How is one to understand the virgin birth of Jesus?

Is there any way it can be understood as allegorical? A literal understanding seems to me has always been and still is the belief of the Catholic Church and it must be recognized as the linchpin for Christianity. Without a virgin birth there is no divine Saviour and all of the faith becomes false.
There is obviously no physical planting of sperm. If Joseph did not have any input, how does his genealogy to David matter at all? It is supposed to be an important fulfillment of prophecy.

I am sure these questions have been answered by believers and scholars and unbelievers from the beginning of the Christian cult. I would not expect to get an honest answer from the parish priest of our community. He probably would consider it an affront as it pretty well suggests that I believe the whole edifice of the Catholic Church is built on delusion and perhaps even fraud.

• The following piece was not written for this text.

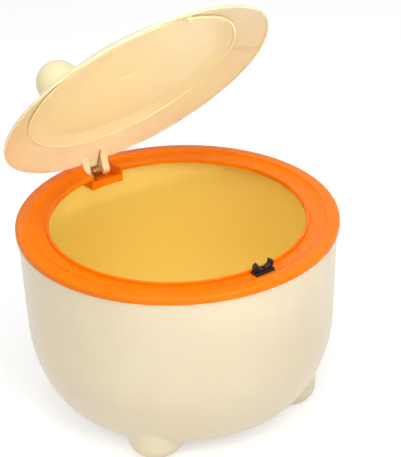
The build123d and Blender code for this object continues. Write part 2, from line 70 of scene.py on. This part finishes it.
def newGroup(name, inputs, outputs):
    group = bpy.data.node_groups.new(name, "ShaderNodeTree")
    for label, kind, value in inputs:
        socket = group.interface.new_socket(label, in_out="INPUT", socket_type=kind)
        socket.default_value = value
    for label, kind in outputs:
        group.interface.new_socket(label, in_out="OUTPUT", socket_type=kind)
    start = group.nodes.new("NodeGroupInput")
    end = group.nodes.new("NodeGroupOutput")
    return group, start, end


def addNode(tree, kind, **values):
    # each value goes to the node's own setting of that name, or else to its input of that name
    node = tree.nodes.new(kind)
    for key, value in values.items():
        if hasattr(node, key):
            setattr(node, key, value)
        else:
            node.inputs[key.replace("_", " ")].default_value = value
    return node


def makeMouldSkin():
    # faint flow clouds, a fine moulded grain and rubbed patches, all on object coordinates
    group, start, end = newGroup(
        "mouldSkin",
        [
            ("Cloud Scale", "NodeSocketFloat", 14.0),
            ("Grain Scale", "NodeSocketFloat", 1400.0),
            ("Rub Scale", "NodeSocketFloat", 60.0),
        ],
        [
            ("Cloud", "NodeSocketFloat"),
            ("Grain", "NodeSocketFloat"),
            ("Rub", "NodeSocketFloat"),
        ],
    )
    links = group.links
    coords = addNode(group, "ShaderNodeTexCoord")
    cloud = addNode(group, "ShaderNodeTexNoise", Detail=3.0, Roughness=0.5)
    grain = addNode(group, "ShaderNodeTexNoise", Detail=2.0, Roughness=0.55)
    rub = addNode(group, "ShaderNodeTexNoise", Detail=3.0, Roughness=0.5)
    for node, scale in ((cloud, "Cloud Scale"), (grain, "Grain Scale"), (rub, "Rub Scale")):
        links.new(coords.outputs["Object"], node.inputs["Vector"])
        links.new(start.outputs[scale], node.inputs["Scale"])
    spread = addNode(group, "ShaderNodeMapRange", From_Min=0.35, From_Max=0.65)
    links.new(cloud.outputs["Fac"], spread.inputs["Value"])
    links.new(spread.outputs["Result"], end.inputs["Cloud"])
    links.new(grain.outputs["Fac"], end.inputs["Grain"])
    patches = addNode(group, "ShaderNodeMapRange", From_Min=0.25, From_Max=0.75)
    links.new(rub.outputs["Fac"], patches.inputs["Value"])
    links.new(patches.outputs["Result"], end.inputs["Rub"])
    return group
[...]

Maybe someone here has some answers. I had been a member of the Catholic Church for nearly 25 year and I don't remember the virgin birth ever being explained, just stated as fact as the Bible reports it.


Paul and the authors of John and Mark didn't seem to think he was born of a virgin, yet still said he was the son of God. Virgin birth was not required for deification.
 
How am I supposed to understand the virgin birth of Christ? Simple. The same way I understand the miraculous conception of Alexander, Augustus, and Caesar. i.e. As utter bullshit stories that ignorant first century illiterate peasants told each other to make the claim that their God was better than your God. It doesn't need any "deep" understanding of allegory or anything. It's just bullshit from the first century. Interesting only as a genre of literature to understand the times.

SLD
 
Ya, it's meant to be a miracle. God waved his hand and Baby Jesus popped into Mary's tummy without her needing to lose any of her purity by doing some yucky stuff. Viewing it as somehow allegorical would majorly undercut one of the central tenets of Christianity.

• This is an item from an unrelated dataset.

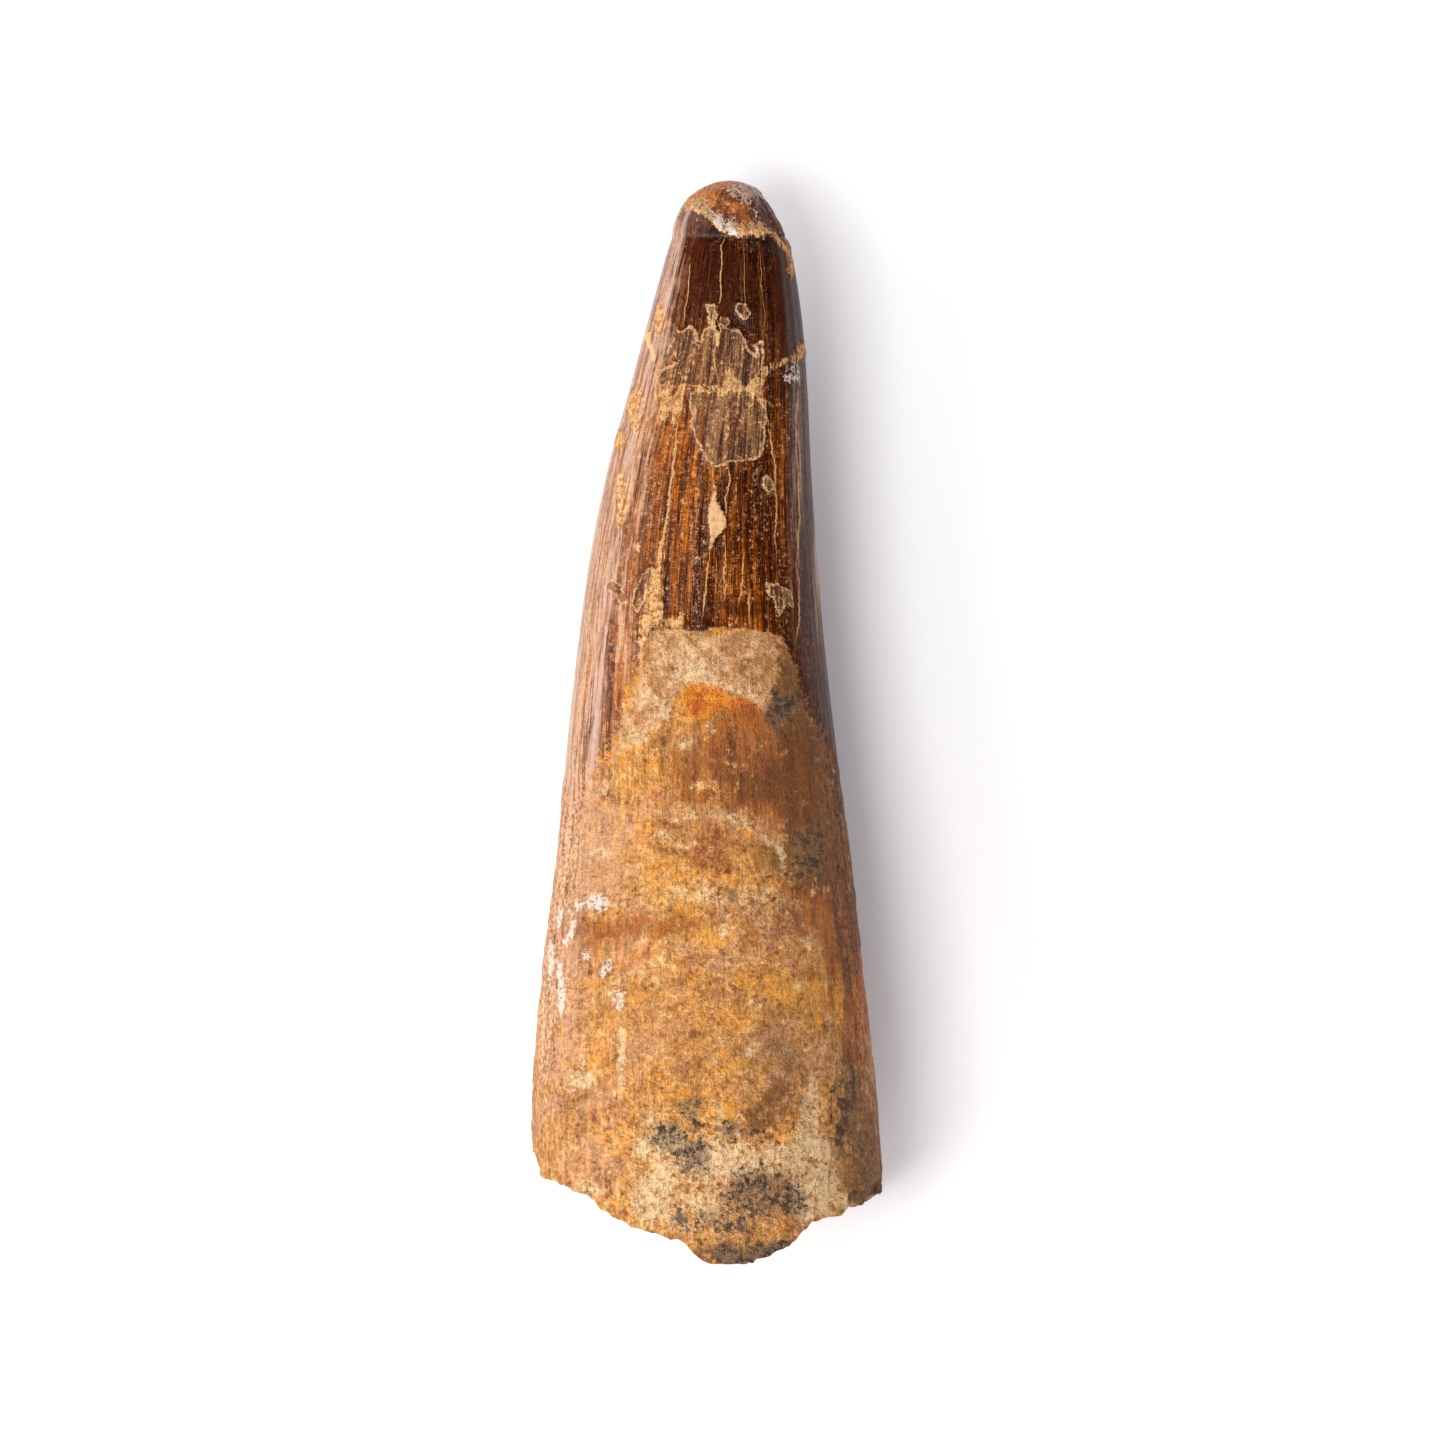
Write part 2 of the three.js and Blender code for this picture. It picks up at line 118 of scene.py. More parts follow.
# Areas with a clear outline, by kind.
AREAS = {
    "film": [
        [660, 386, 660, 377, 662, 370, 672, 367, 679, 360, 675, 352, 672, 345, 675, 337, 676, 332,
         684, 332, 685, 328, 691, 327, 696, 330, 697, 336, 698, 345, 701, 346, 703, 340, 704, 332,
         709, 327, 714, 327, 717, 332, 726, 332, 727, 329, 734, 330, 742, 335, 746, 342, 749, 350,
         755, 357, 759, 351, 755, 346, 757, 344, 764, 342, 764, 357, 762, 367, 757, 375, 748, 388],
        [690, 392, 692, 410, 692, 425, 696, 437, 701, 447, 707, 459, 715, 467, 722, 466, 730, 462,
         738, 461, 750, 460, 761, 455, 765, 442, 765, 430, 767, 417, 764, 408, 757, 400, 754, 390],
        [707, 306, 715, 305, 716, 322, 709, 323],
        [721, 316, 727, 317, 728, 322, 725, 326, 721, 325],
        [736, 304, 743, 304, 747, 309, 750, 308, 750, 314, 744, 319, 737, 314],
        [763, 478, 768, 476, 773, 482, 773, 490, 769, 494, 764, 487],
        [767, 583, 779, 585, 790, 592, 792, 606, 785, 604, 779, 616, 775, 600, 769, 594],
        [605, 588, 612, 581, 620, 584, 626, 594, 625, 604, 620, 606, 618, 594, 611, 590],
        [632, 606, 636, 590, 643, 576, 651, 568, 657, 571, 649, 584, 645, 600, 638, 610],
    ],
    "sand": [
        [657, 370, 663, 382, 675, 388, 690, 387, 708, 388, 723, 387, 728, 378, 729, 364, 732, 364,
         734, 378, 742, 386, 752, 382, 759, 374, 770, 366, 787, 358, 803, 347, 804, 351, 788, 362,
         772, 370, 764, 380, 759, 390, 766, 404, 762, 405, 753, 394, 738, 393, 725, 393, 708, 394,
         690, 393, 672, 393, 660, 388],
        [658, 386, 670, 391, 688, 391, 684, 402, 687, 410, 680, 414, 676, 422, 670, 414, 664, 424,
         659, 416, 660, 404, 656, 396],
        [647, 604, 645, 590, 651, 576, 657, 568, 664, 571, 664, 588, 663, 600, 666, 615, 684, 617,
         687, 627, 678, 633, 662, 627, 655, 625, 650, 632, 646, 642, 642, 630, 640, 620, 645, 612],
        [660, 542, 665, 545, 665, 570, 658, 572, 658, 556],
        [787, 263, 791, 260, 794, 268, 793, 278, 790, 277, 788, 270],
        [796, 347, 804, 338, 806, 354, 799, 360, 790, 362],
        [682, 209, 685, 203, 697, 200, 704, 207, 712, 214, 706, 215, 697, 206, 687, 207],
        [734, 228, 745, 224, 760, 226, 772, 227, 780, 234, 788, 244, 792, 254, 790, 259, 784, 250,
         776, 240, 767, 235, 750, 236, 737, 237],
        [632, 388, 640, 386, 646, 398, 641, 412, 646, 424, 638, 432, 630, 424, 626, 408],
        [619, 428, 627, 430, 625, 446, 618, 452, 615, 440],
        [619, 470, 627, 472, 627, 500, 624, 530, 618, 532, 617, 500],
        [656, 302, 664, 305, 666, 322, 662, 336, 656, 330],
    ],
    "putty": [
        [714, 482, 717, 490, 716, 500, 721, 510, 726, 517, 727, 527, 721, 535, 715, 539, 712, 550,
         709, 550, 711, 535, 709, 520, 709, 510, 712, 497],
        [646, 327, 650, 332, 655, 350, 657, 367, 651, 350, 645, 337],
        [716, 333, 720, 333, 721, 340, 718, 347, 716, 343],
        [639, 542, 642, 546, 639, 551, 636, 547],
        [697, 555, 700, 558, 697, 561, 694, 558],
    ],
    "chalk": [
        [703, 206, 712, 209, 722, 215, 731, 221, 739, 229, 736, 236, 727, 234, 720, 226, 712, 218,
         706, 213],
        [757, 344, 763, 342, 763, 352, 761, 362, 757, 356],
        [783, 366, 795, 362, 802, 370, 800, 384, 790, 388, 782, 380],
        [574, 900, 584, 902, 595, 892, 607, 894, 611, 902, 600, 911, 586, 907, 577, 910],
        [556, 916, 560, 908, 568, 905, 573, 910, 566, 912, 561, 919, 559, 930, 556, 928],
        [572, 914, 577, 922, 575, 936, 568, 946, 562, 944, 568, 934, 571, 924],
        [550, 936, 554, 946, 556, 962, 551, 988, 549, 985, 549, 955],
        [557, 962, 562, 962, 568, 990, 565, 1012, 560, 1018, 558, 990],
        [584, 951, 591, 950, 592, 959, 586, 961],
        [603, 962, 612, 956, 614, 966, 606, 978, 601, 974],
        [611, 986, 625, 990, 627, 1004, 619, 1010, 613, 1000],
    ],
    "crust": [
        [640, 640, 662, 632, 700, 636, 770, 636, 779, 650, 775, 684, 764, 699, 742, 690, 712, 683,
         686, 682, 672, 700, 660, 722, 640, 735, 622, 750, 612, 760, 618, 735, 630, 705, 640, 680],
    ],
    "amber": [
        [682, 692, 690, 684, 704, 682, 718, 686, 729, 691, 727, 704, 721, 712, 712, 715, 704, 721,
         692, 717, 685, 707],
        [729, 695, 741, 697, 756, 701, 769, 709, 770, 728, 762, 735, 745, 732, 736, 724, 729, 712],
    ],
    "bright": [
        [683, 640, 693, 648, 700, 659, 712, 670, 718, 680, 708, 682, 694, 676, 682, 680, 668, 678,
         672, 668, 682, 664, 690, 658],
        [640, 684, 650, 688, 660, 696, 668, 706, 672, 718, 664, 720, 656, 708, 646, 700, 639, 694],
        [668, 822, 686, 816, 700, 814, 705, 808, 716, 812, 732, 814, 745, 817, 751, 830, 748, 830,
         741, 821, 728, 818, 704, 813, 688, 819],
        [676, 836, 684, 846, 694, 842, 702, 830, 697, 843, 686, 850, 676, 843],
        [758, 835, 772, 839, 783, 849, 786, 862, 782, 872, 780, 860, 772, 845, 760, 840],
        [704, 722, 716, 729, 716, 735, 706, 731],
        [682, 681, 704, 678, 722, 683, 740, 689, 758, 695, 773, 704, 770, 710, 756, 702, 740, 696,
         722, 690, 704, 684, 686, 688],
    ],
    "soot": [
        [769, 702, 776, 692, 796, 694, 801, 706, 791, 720, 778, 733, 770, 726, 767, 713],
        [684, 1102, 697, 1098, 702, 1112, 695, 1126, 685, 1118],
        [658, 1118, 680, 1122, 684, 1142, 668, 1150, 657, 1138],
        [686, 1140, 706, 1136, 712, 1156, 704, 1172, 688, 1160],
        [721, 1118, 738, 1117, 744, 1130, 728, 1135, 720, 1128],
        [732, 1168, 760, 1164, 790, 1172, 806, 1188, 812, 1206, 796, 1214, 768, 1208, 742, 1212,
         726, 1196],
        [716, 1246, 745, 1250, 770, 1244, 790, 1236, 790, 1250, 768, 1262, 740, 1268, 718, 1266],
        [886, 1060, 893, 1060, 893, 1200, 880, 1196, 879, 1130],
    ],
}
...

What I want to know is why there is such widespread aversion to normal procreation? It's not just many religions like Christianity, Buddhism, the ancient Greek, Roman, and Egyptian religions, but also non-religious claims of virgin births. Even Genghis fucking Khan was supposedly born of a virgin, wasn't he?
 
Religions strive to control the sexual urge because it is so powerful. If you can convince people that sex is something that the priest should control, then there's nothing the priest shouldn't control. Bizarre beliefs about the nature of sex grow out of this control, and are tools of the control. The ideal situation is to convince a person that sex is bad, unless specifically allowed by the priest. Hence marriage and the idea that sex is solely for reproduction. The belief that sex is bad gives rise to the belief that reproduction without sex is holy.